Moby, containerd, etc. already have this sort of inconsistency; e.g., they conditionally enable Apparmor depending on its availability on the host. Same is highly likely to happen for other LSMs in future, such as Landlocks, when they are supported by the kernel and the OCI runtime.
Also, these high-level container engines may potentially have a feature to automatically translate ro mounts to rro to harden the "readonly" mounts, when it is supported by the kernel and the OCI runtime.
The features should be also useful for calling VM-based OCI runtimes. https://github.com/opencontainers/runtime-spec/blob/v1.1.0-rc.1/config-vm.md
The high-level container engine may conditionally choose the VM disk image file, depending on the disk formats (raw, qcow2, etc.) and the firmwares (BIOS, UEFI) supported by the OCI runtime.
(The current PR does not cover the VM-based runtimes though. Can be covered in a separate PR).
This KEP may also depend on the runc features command:
- https://github.com/kubernetes/enhancements/pull/3858#discussion_r1100869332
@opencontainers/runtime-spec-maintainers
We have 3 LGTMs. Can we merge this?
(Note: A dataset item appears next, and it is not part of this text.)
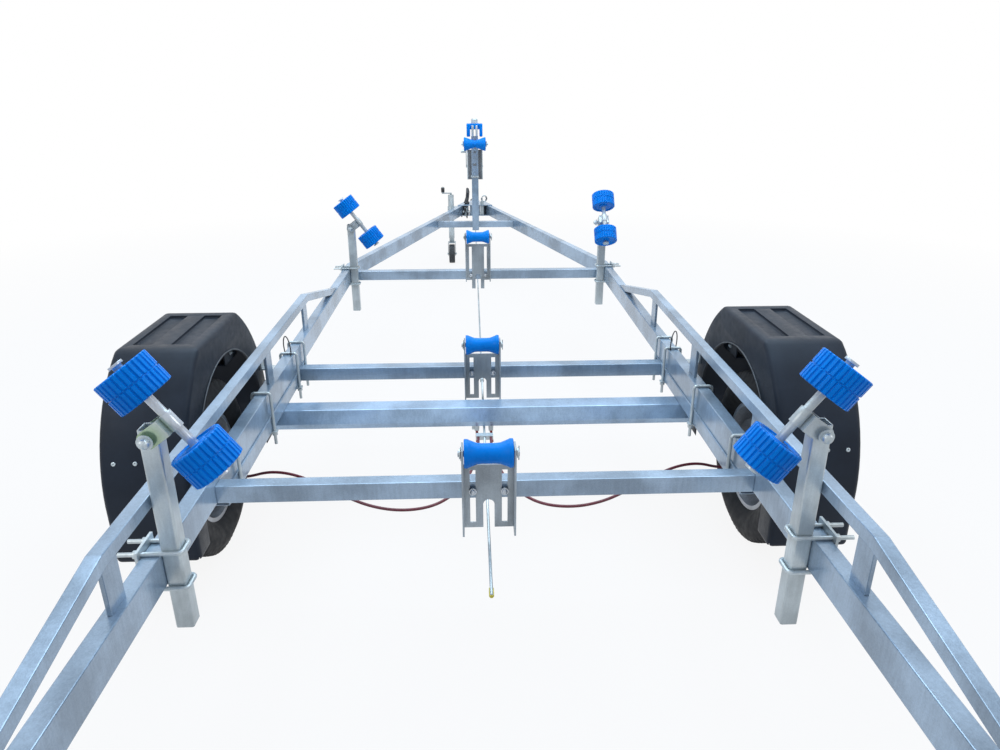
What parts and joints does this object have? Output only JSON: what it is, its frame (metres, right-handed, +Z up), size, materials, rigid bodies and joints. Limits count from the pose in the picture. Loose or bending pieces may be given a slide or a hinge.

Also, let's release the next RC right after deciding to merge this in v1.1 or not.
In case this is blocked on my comments (:heart:): I still don't feel like I actually understand fully what the use case here is (and why they're worth potentially invoking runc features for every container startup), but clearly several other maintainers do and I don't feel strongly enough to block it. :bow:
what the use case here
The runtime features are expected to be eventually propagated to Kubernetes node annotations (in Kube's own format) so that kube-scheduler can avoid using nodes that lack the features required by the Pods.
e.g., when a Pod is launched with recursivelyReadOnly: Required (proposed in https://github.com/kubernetes/enhancements/pull/3858), the scheduler should avoid using nodes that lacks support for rro mount types.
why they're worth potentially invoking runc features for every container startup
No need to invoke runc features for every container startup.
High-level engines can just cache it, but they may face an inconsistency issue when the cache is not invalidated on upgrading the runc binary.